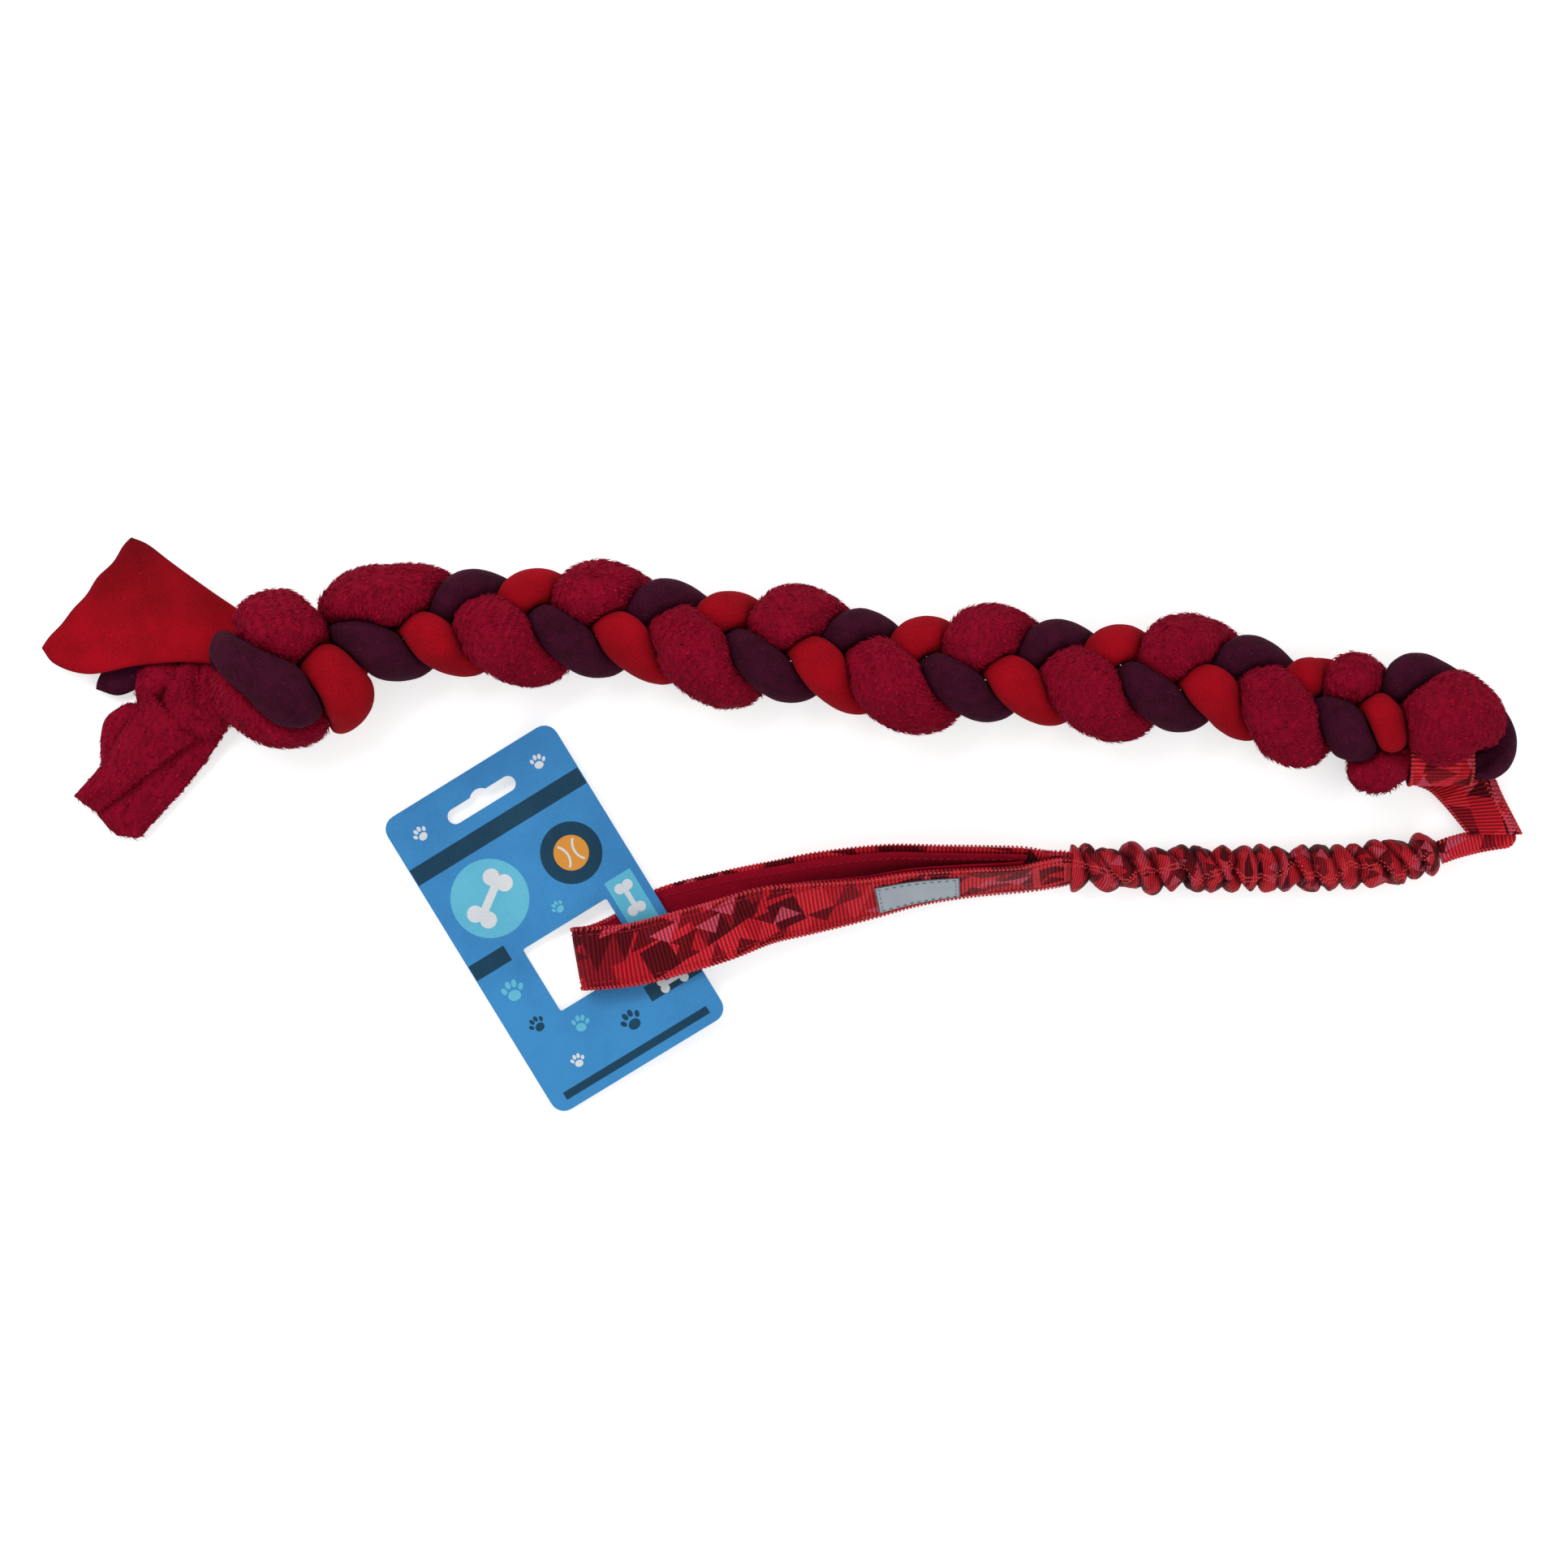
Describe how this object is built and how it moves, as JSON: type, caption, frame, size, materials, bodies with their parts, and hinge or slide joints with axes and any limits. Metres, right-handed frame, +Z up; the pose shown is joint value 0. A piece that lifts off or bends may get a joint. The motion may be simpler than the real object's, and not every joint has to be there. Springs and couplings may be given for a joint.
{
  "type": "bungee tug toy",
  "caption": "Braided fleece and plush dog tug, knotted at one end, on a gathered bungee lead with a lined webbing handle loop and a hang card threaded on it.",
  "frame": {"origin": "on the floor, under the middle of the toy's outline as it lies", "axes": "+X along the plait, from the knot and tails towards the bight and the webbing; +Z up from the floor; +Y from the handle towards the plait"},
  "size_m": [0.6117, 0.2364, 0.0522],
  "materials": {
    "plush": "crimson short-pile plush",
    "red_fleece": "smooth red fleece",
    "purple_fleece": "dark purple fleece",
    "printed_webbing": "ribbed grosgrain with a red facet print",
    "lining_fleece": "thin dark red fleece",
    "thread": "polyester sewing thread",
    "elastic": "flat braided elastic",
    "label": "grey woven label",
    "card": "printed coated board"
  },
  "bodies": {
    "plait": {"strand_plush": "plush", "strand_red_fleece": "red_fleece", "strand_purple_fleece": "purple_fleece", "loop_webbing": "printed_webbing", "connector_lower": "printed_webbing", "connector_upper": "printed_webbing", "connector_stitching": "thread", "connector_stitching_left": "thread"},
    "tail_under": {"tail_purple": "purple_fleece"},
    "tail_over": {"tail_red": "red_fleece"},
    "tail_side": {"tail_plush": "plush"},
    "lead": {"lead_webbing": "printed_webbing", "lead_stitching": "thread", "tack_far": "thread", "bungee_sleeve": "printed_webbing", "elastic_core": "elastic"},
    "bungee_end": {"tack_near": "thread"},
    "handle": {"neck_webbing": "printed_webbing", "neck_stitching": "thread", "handle_webbing": "printed_webbing", "handle_lining": "lining_fleece", "handle_stitching_upper": "thread", "handle_stitching_lower": "thread", "handle_label": "label", "label_stitching": "thread"},
    "card": {"hang_card": "card"}
  },
  "joints": [
    {"name": "purple_tail_lift", "type": "hinge", "parent": "plait", "child": "tail_under", "pos_m": [-0.2345, 0.0775, 0.0135], "axis": [0.3102, 0.9507, 0], "range_deg": [0, 20]},
    {"name": "red_tail_lift", "type": "hinge", "parent": "tail_under", "child": "tail_over", "pos_m": [-0.2345, 0.0775, 0.0135], "axis": [0.3102, 0.9507, 0], "range_deg": [0, 30]},
    {"name": "plush_tail_lift", "type": "hinge", "parent": "plait", "child": "tail_side", "pos_m": [-0.2335, 0.0475, 0.01], "axis": [-0.7828, 0.6222, 0], "range_deg": [0, 45]},
    {"name": "lead_swing", "type": "hinge", "parent": "plait", "child": "lead", "pos_m": [0.299, -0.0055, 0.002], "axis": [0, 0, 1], "range_deg": [0, 170]},
    {"name": "bungee_stretch", "type": "slide", "parent": "lead", "child": "bungee_end", "axis": [-1, 0, 0], "range_m": [0, 0.065], "stiffness_N_per_m": 120, "deforming": ["bungee_sleeve", "elastic_core"]},
    {"name": "handle_swing", "type": "hinge", "parent": "bungee_end", "child": "handle", "pos_m": [0.11865, -0.01705, 0.012], "axis": [0, 0, 1], "range_deg": [0, 60]},
    {"name": "card_slide", "type": "slide", "parent": "handle", "child": "card", "axis": [0.8486, 0.52, 0.0976], "range_m": [-0.01, 0.008]}
  ]
}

+ + + + +

● **TO BE DONE**
Copy each line of the listing that contains the string "joints".

● **ANSWER**
Describe how this object is built and how it moves, as JSON: type, caption, frame, size, materials, bodies with their parts, and hinge or slide joints with axes and any limits. Metres, right-handed frame, +Z up; the pose shown is joint value 0. A piece that lifts off or bends may get a joint. The motion may be simpler than the real object's, and not every joint has to be there. Springs and couplings may be given for a joint.
  "joints": [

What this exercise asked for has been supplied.